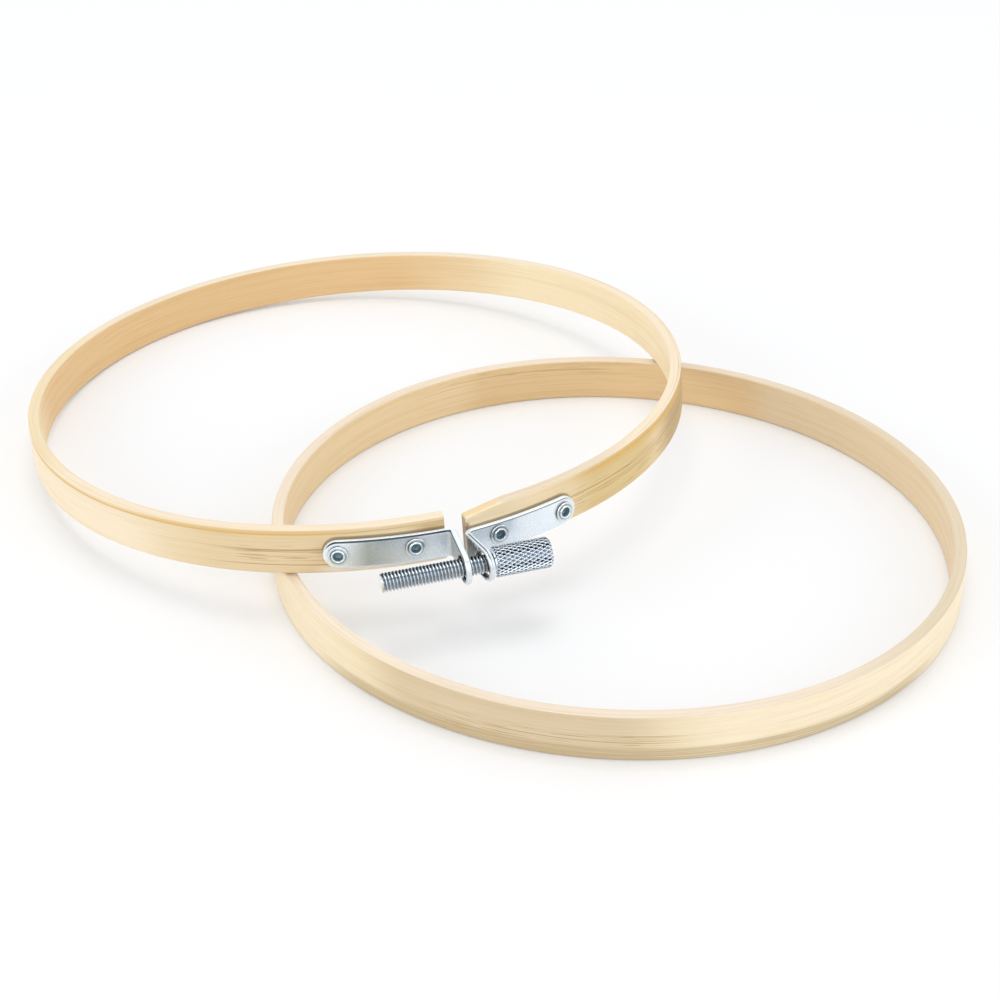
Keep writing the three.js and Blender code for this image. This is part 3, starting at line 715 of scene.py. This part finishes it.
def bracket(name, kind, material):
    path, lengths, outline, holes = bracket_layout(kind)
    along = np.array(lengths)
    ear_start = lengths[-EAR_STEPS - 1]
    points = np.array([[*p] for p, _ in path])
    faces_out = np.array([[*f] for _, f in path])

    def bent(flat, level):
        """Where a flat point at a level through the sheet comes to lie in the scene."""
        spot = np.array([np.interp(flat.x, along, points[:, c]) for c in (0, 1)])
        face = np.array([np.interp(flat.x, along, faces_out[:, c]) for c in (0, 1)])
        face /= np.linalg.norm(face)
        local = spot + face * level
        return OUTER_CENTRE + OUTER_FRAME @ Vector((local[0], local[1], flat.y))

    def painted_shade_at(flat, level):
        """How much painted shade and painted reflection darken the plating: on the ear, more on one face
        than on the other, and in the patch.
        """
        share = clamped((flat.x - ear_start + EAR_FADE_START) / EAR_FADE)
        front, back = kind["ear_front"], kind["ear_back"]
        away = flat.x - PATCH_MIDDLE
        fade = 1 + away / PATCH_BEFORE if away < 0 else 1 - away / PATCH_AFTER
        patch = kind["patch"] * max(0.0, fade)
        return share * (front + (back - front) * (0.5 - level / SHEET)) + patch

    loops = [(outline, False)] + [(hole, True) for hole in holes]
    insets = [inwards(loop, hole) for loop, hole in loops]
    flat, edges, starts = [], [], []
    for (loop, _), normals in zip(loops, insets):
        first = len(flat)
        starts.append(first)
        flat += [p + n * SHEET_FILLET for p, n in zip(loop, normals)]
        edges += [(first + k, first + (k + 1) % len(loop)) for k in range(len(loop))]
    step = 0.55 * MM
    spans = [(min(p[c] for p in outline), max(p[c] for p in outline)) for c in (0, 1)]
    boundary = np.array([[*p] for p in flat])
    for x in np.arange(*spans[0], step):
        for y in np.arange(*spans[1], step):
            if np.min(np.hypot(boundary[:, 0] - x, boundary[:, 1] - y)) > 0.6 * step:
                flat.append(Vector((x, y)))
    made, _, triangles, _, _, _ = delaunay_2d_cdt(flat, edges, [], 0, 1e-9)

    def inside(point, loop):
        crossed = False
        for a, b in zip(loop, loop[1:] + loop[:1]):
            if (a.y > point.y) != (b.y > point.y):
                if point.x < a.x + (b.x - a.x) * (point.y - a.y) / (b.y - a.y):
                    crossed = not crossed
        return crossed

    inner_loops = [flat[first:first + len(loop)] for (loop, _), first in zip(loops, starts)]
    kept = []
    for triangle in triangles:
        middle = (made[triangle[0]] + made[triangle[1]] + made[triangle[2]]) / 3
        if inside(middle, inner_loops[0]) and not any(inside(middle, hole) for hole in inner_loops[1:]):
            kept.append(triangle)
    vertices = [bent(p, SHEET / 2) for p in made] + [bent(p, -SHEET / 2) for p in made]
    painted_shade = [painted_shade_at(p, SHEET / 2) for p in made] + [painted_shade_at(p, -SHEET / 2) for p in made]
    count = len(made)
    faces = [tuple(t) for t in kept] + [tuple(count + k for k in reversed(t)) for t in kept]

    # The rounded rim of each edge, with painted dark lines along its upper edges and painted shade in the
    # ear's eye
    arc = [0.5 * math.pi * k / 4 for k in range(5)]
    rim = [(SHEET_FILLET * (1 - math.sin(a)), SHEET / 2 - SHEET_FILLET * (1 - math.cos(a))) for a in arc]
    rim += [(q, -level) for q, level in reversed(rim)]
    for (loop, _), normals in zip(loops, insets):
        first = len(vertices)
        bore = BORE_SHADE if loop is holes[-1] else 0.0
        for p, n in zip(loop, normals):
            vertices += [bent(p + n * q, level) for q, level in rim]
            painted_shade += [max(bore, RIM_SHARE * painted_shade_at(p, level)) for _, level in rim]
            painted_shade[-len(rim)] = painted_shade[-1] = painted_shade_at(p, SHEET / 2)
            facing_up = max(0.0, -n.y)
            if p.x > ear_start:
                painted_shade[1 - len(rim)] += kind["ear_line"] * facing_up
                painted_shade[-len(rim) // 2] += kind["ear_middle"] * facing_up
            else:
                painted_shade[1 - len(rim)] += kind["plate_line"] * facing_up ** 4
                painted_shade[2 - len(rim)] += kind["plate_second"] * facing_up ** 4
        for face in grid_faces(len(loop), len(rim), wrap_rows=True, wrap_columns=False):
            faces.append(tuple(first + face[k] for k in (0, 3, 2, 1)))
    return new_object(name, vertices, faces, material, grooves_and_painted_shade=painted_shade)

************

→ **WRITTEN EXERCISE**:
Copy all data exactly, start to finish.

→ **EXERCISE SOLUTION**:
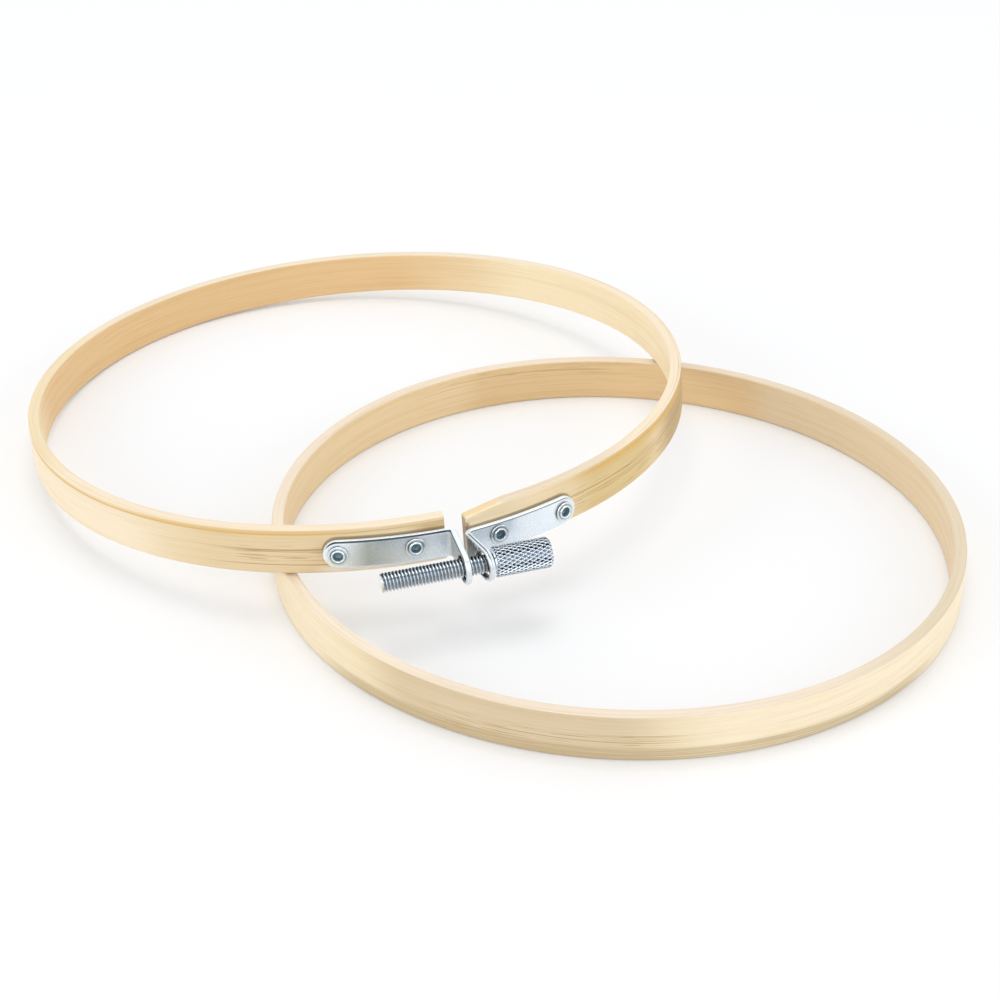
Keep writing the three.js and Blender code for this image. This is part 3, starting at line 715 of scene.py. This part finishes it.
def bracket(name, kind, material):
    path, lengths, outline, holes = bracket_layout(kind)
    along = np.array(lengths)
    ear_start = lengths[-EAR_STEPS - 1]
    points = np.array([[*p] for p, _ in path])
    faces_out = np.array([[*f] for _, f in path])

    def bent(flat, level):
        """Where a flat point at a level through the sheet comes to lie in the scene."""
        spot = np.array([np.interp(flat.x, along, points[:, c]) for c in (0, 1)])
        face = np.array([np.interp(flat.x, along, faces_out[:, c]) for c in (0, 1)])
        face /= np.linalg.norm(face)
        local = spot + face * level
        return OUTER_CENTRE + OUTER_FRAME @ Vector((local[0], local[1], flat.y))

    def painted_shade_at(flat, level):
        """How much painted shade and painted reflection darken the plating: on the ear, more on one face
        than on the other, and in the patch.
        """
        share = clamped((flat.x - ear_start + EAR_FADE_START) / EAR_FADE)
        front, back = kind["ear_front"], kind["ear_back"]
        away = flat.x - PATCH_MIDDLE
        fade = 1 + away / PATCH_BEFORE if away < 0 else 1 - away / PATCH_AFTER
        patch = kind["patch"] * max(0.0, fade)
        return share * (front + (back - front) * (0.5 - level / SHEET)) + patch

    loops = [(outline, False)] + [(hole, True) for hole in holes]
    insets = [inwards(loop, hole) for loop, hole in loops]
    flat, edges, starts = [], [], []
    for (loop, _), normals in zip(loops, insets):
        first = len(flat)
        starts.append(first)
        flat += [p + n * SHEET_FILLET for p, n in zip(loop, normals)]
        edges += [(first + k, first + (k + 1) % len(loop)) for k in range(len(loop))]
    step = 0.55 * MM
    spans = [(min(p[c] for p in outline), max(p[c] for p in outline)) for c in (0, 1)]
    boundary = np.array([[*p] for p in flat])
    for x in np.arange(*spans[0], step):
        for y in np.arange(*spans[1], step):
            if np.min(np.hypot(boundary[:, 0] - x, boundary[:, 1] - y)) > 0.6 * step:
                flat.append(Vector((x, y)))
    made, _, triangles, _, _, _ = delaunay_2d_cdt(flat, edges, [], 0, 1e-9)

    def inside(point, loop):
        crossed = False
        for a, b in zip(loop, loop[1:] + loop[:1]):
            if (a.y > point.y) != (b.y > point.y):
                if point.x < a.x + (b.x - a.x) * (point.y - a.y) / (b.y - a.y):
                    crossed = not crossed
        return crossed

    inner_loops = [flat[first:first + len(loop)] for (loop, _), first in zip(loops, starts)]
    kept = []
    for triangle in triangles:
        middle = (made[triangle[0]] + made[triangle[1]] + made[triangle[2]]) / 3
        if inside(middle, inner_loops[0]) and not any(inside(middle, hole) for hole in inner_loops[1:]):
            kept.append(triangle)
    vertices = [bent(p, SHEET / 2) for p in made] + [bent(p, -SHEET / 2) for p in made]
    painted_shade = [painted_shade_at(p, SHEET / 2) for p in made] + [painted_shade_at(p, -SHEET / 2) for p in made]
    count = len(made)
    faces = [tuple(t) for t in kept] + [tuple(count + k for k in reversed(t)) for t in kept]

    # The rounded rim of each edge, with painted dark lines along its upper edges and painted shade in the
    # ear's eye
    arc = [0.5 * math.pi * k / 4 for k in range(5)]
    rim = [(SHEET_FILLET * (1 - math.sin(a)), SHEET / 2 - SHEET_FILLET * (1 - math.cos(a))) for a in arc]
    rim += [(q, -level) for q, level in reversed(rim)]
    for (loop, _), normals in zip(loops, insets):
        first = len(vertices)
        bore = BORE_SHADE if loop is holes[-1] else 0.0
        for p, n in zip(loop, normals):
            vertices += [bent(p + n * q, level) for q, level in rim]
            painted_shade += [max(bore, RIM_SHARE * painted_shade_at(p, level)) for _, level in rim]
            painted_shade[-len(rim)] = painted_shade[-1] = painted_shade_at(p, SHEET / 2)
            facing_up = max(0.0, -n.y)
            if p.x > ear_start:
                painted_shade[1 - len(rim)] += kind["ear_line"] * facing_up
                painted_shade[-len(rim) // 2] += kind["ear_middle"] * facing_up
            else:
                painted_shade[1 - len(rim)] += kind["plate_line"] * facing_up ** 4
                painted_shade[2 - len(rim)] += kind["plate_second"] * facing_up ** 4
        for face in grid_faces(len(loop), len(rim), wrap_rows=True, wrap_columns=False):
            faces.append(tuple(first + face[k] for k in (0, 3, 2, 1)))
    return new_object(name, vertices, faces, material, grooves_and_painted_shade=painted_shade)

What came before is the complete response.